How Hurricane Irma Completely Changed My Perspective On Time

By

I find myself clutching my phone with a death grip, willing it to vibrate. The recipient of my frustration, a gorgeous guy with an easy smile and words inked all over his skin, is taking too damned long to text me back and I grow angrier at him. Finally, my phone screen lights up:

“We’re always really busy, and I can see how this is bothering you. Maybe we should stop seeing each other.”

I let out a breath I hadn’t realized I was holding I tap my nails against the back of the phone, thinking, and then type the first thing that comes to mind:

“Thank god! I don’t think I could’ve done this for much longer.”

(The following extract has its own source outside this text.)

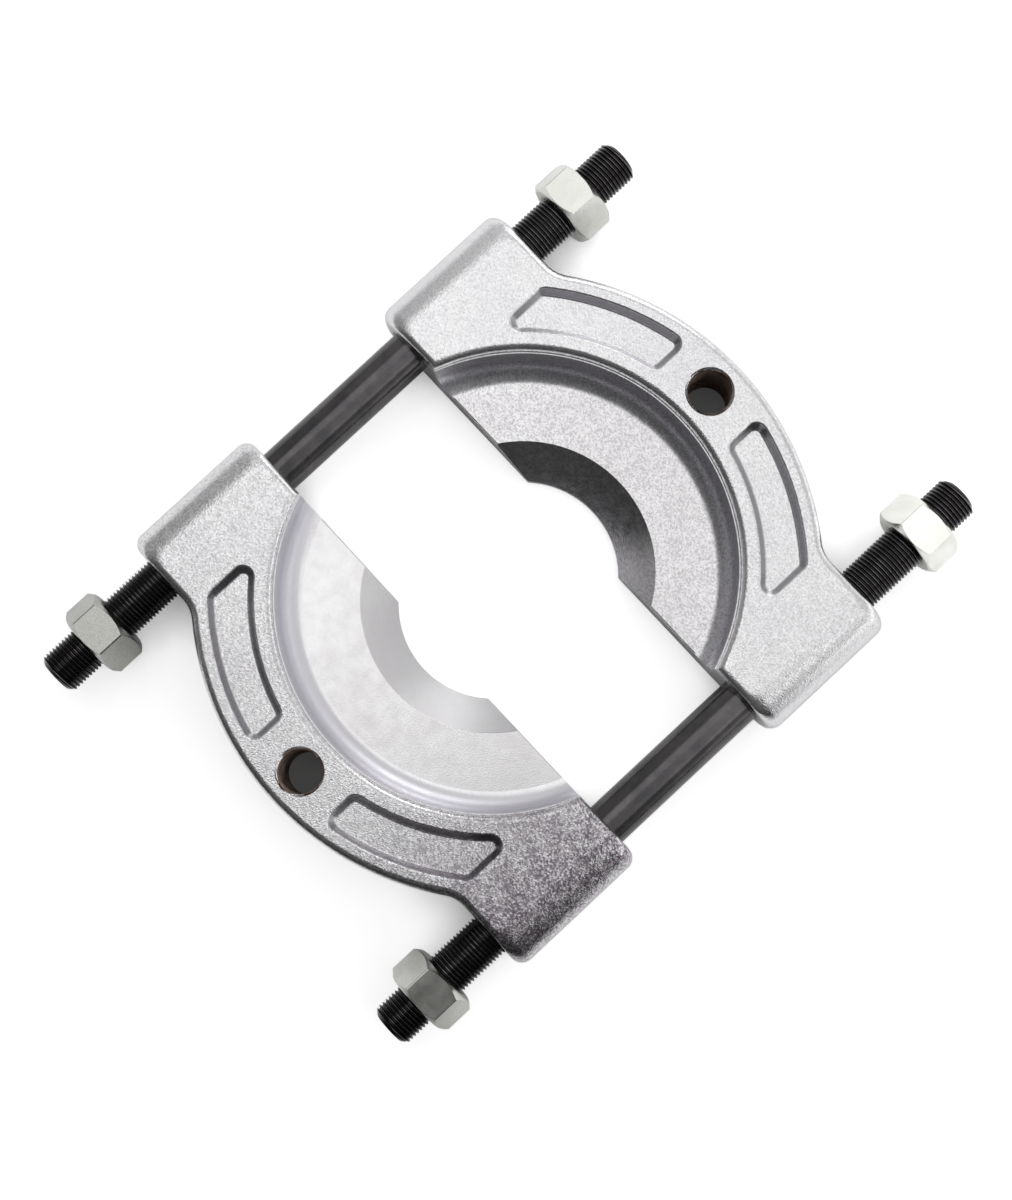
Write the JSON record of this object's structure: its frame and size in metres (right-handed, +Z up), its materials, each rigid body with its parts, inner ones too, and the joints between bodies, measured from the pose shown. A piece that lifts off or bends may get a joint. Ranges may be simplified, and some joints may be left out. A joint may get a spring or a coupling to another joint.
{
  "type": "bearing separator",
  "caption": "Bearing separator: two forged half-plates with knife edges round a central mouth, drawn together by nuts on two threaded studs that run through the plates' ears.",
  "frame": {"origin": "on the plane of the half-plates' undersides, midway between their parting faces and midway between the two studs", "axes": "+X along the studs towards the right half-plate, +Y across towards the rear stud, +Z up through the plates from their flat undersides"},
  "size_m": [0.2692, 0.1966, 0.032],
  "materials": {
    "forged_plate": "bright zinc-nickel plating over a fine forged grain, semi-gloss",
    "black_stud": "black oxide, semi-gloss",
    "zinc_nut": "bright zinc plating, satin"
  },
  "bodies": {
    "left_jaw": {"left_jaw": "forged_plate"},
    "right_jaw": {"right_jaw": "forged_plate"},
    "rear_stud": {"rear_stud": "black_stud"},
    "front_stud": {"front_stud": "black_stud"},
    "rear_right_nut": {"rear_right_nut": "zinc_nut"},
    "front_right_nut": {"front_right_nut": "zinc_nut"},
    "rear_left_nut": {"rear_left_nut": "zinc_nut"},
    "front_left_nut": {"front_left_nut": "zinc_nut"}
  },
  "joints": [
    {"name": "right_jaw_slide", "type": "slide", "parent": "left_jaw", "child": "right_jaw", "axis": [1, 0, 0], "range_m": [-0.0617, 0.0151]},
    {"name": "rear_stud_slide", "type": "slide", "parent": "left_jaw", "child": "rear_stud", "axis": [1, 0, 0], "range_m": [-0.0151, 0.0198]},
    {"name": "front_stud_slide", "type": "slide", "parent": "left_jaw", "child": "front_stud", "axis": [1, 0, 0], "range_m": [-0.0225, 0.0192]},
    {"name": "rear_right_nut_spin", "type": "hinge", "parent": "rear_stud", "child": "rear_right_nut", "pos_m": [0.10781, 0.08277, 0.016], "axis": [1, 0, 0], "continuous": true},
    {"name": "front_right_nut_spin", "type": "hinge", "parent": "front_stud", "child": "front_right_nut", "pos_m": [0.11521, -0.08277, 0.016], "axis": [1, 0, 0], "continuous": true},
    {"name": "rear_left_nut_spin", "type": "hinge", "parent": "rear_stud", "child": "rear_left_nut", "pos_m": [-0.11251, 0.08277, 0.016], "axis": [1, 0, 0], "continuous": true},
    {"name": "front_left_nut_spin", "type": "hinge", "parent": "front_stud", "child": "front_left_nut", "pos_m": [-0.11191, -0.08277, 0.016], "axis": [1, 0, 0], "continuous": true}
  ]
}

The thing is, I liked him. I liked him a lot; he was the best thing that had happened to me in a while. Smart, funny, sexy, with deeply ingrained family values and always involved with the community; the type of guy you would take home to meet your parents but also have passionate, filthy sex with. But what I liked best about him was this: Whenever I was around him, the angry voice shouting at me “move move move don’t stop move” seemed to just, for one blessed minute, shut up.

The post-breakup dismay inevitably hits me, but he is right: both of us have our own lives and little space for anything else. A relationship is just something neither of us want enough to change the status quo.

(Or so I tell myself.)

I politely thank him for the courtesy, he wishes me luck in my endeavors. It’s all very business-like. I put my phone to charge and go to bed, slightly annoyed, slightly sad, but already thinking of everything I must do tomorrow.

Two days later, as I come home from work, it happens:

“Hurricane Irma… a very powerful Hurricane 4 storm… set to head straight to Florida… possible state of emergency…”

It is like a bomb falling in the middle of my living room, and I am caught right in the middle: fear, disbelief, surprise, all whirling around in my head like the winds that threaten to harm us.

The next two days are a blur: I shovel sand into bags, move rocks and flower pots out inside so they won’t be blown away, move my old mattress to block the large living room windows in case they shatter. I pack an overnight bag with all my textbooks and class notes; I pack a book, even a deck of cards because the thought of not having anything to do, even during a natural disaster, scares me. I text my friends the requisite “We’re okay, where are you going to pass the storm? You have water?” platitudes.

I am a dirty, sweaty, strung out mess, and busier than ever; and secretly, I love every second of it.

The storm is set to pass over us overnight, and my family and I set up camp in a relative’s apartment. We huddle in front of the TV and… wait.

The waiting—that’s the hardest part, but no one ever tells you that. The entire city holds its breath as we watch the colorful diagram slowly move further up the map and the newscasters stand right on the street, wind and water buffeting them like rag dolls, shout that standing outside during the storm is too dangerous, don’t do it. Even that, eventually, is taken from us as the electricity in the apartment sputters once, then completely goes out.

And suddenly, unable to read a book, my laptop dead on the dining table because I stupidly forgot to charge it, and my phone battery too precious to squander it with a mindless game of Candy Crush, I find myself with too much time in my hands.

It’s torture. My mind shoots off in all directions, aimless, searching for any kind of stimulus.

(move move move don’t stop move!)

I think of the guy who momentarily held my attention, the one I parted amicably enough yet I hadn’t bothered to check up on. Did he evacuate to a shelter? Is he prepared for the hurricane? Did he manage to get water on time or did he have to pay an outrageous price for a pack of 12 bottles?

I wonder, had we waited just one week before breaking things off, could we have taken those moments the hurricane stole from us and spent them in each other’s arms? Could we had set our own lives aside for one evening and just allowed ourselves to be?

Is such a thing even in his nature? In mine?

The thing is, I would’ve tried, if he’d asked: my commitments, his own plans; and the small, furtive moments in between that left me wanting so much more than what we could give each other.

I would have convinced myself that it could be enough.

He knew that too, I think. He knew that I’d bleed out for him and for everyone else, and offered me this small mercy lest I take too many knives into my soft belly in an attempt to stop the hemorrhage.

And I, in the middle of the night, get irrationally angry at him for being the bigger person and stepping away when he did, saving us both grief and time. But mostly, I am angry because now that he’s not around my mind swirls with disjointed, persisting thoughts that just won’t go away. Time. Time that seems to slip away from my fingers.

I allow myself to mourn what we could have been, and the pain that comes with meeting the right person when neither of you have time.

Because the truth is there is so much I haven’t done, and I am the only one who can do them all. And whoever wants to be with me must understand that.

Sometimes, what keeps you away from those you care for is the very same thing that moves you forward.

And I am done staying still for someone who will not willingly offer me the gift of their time.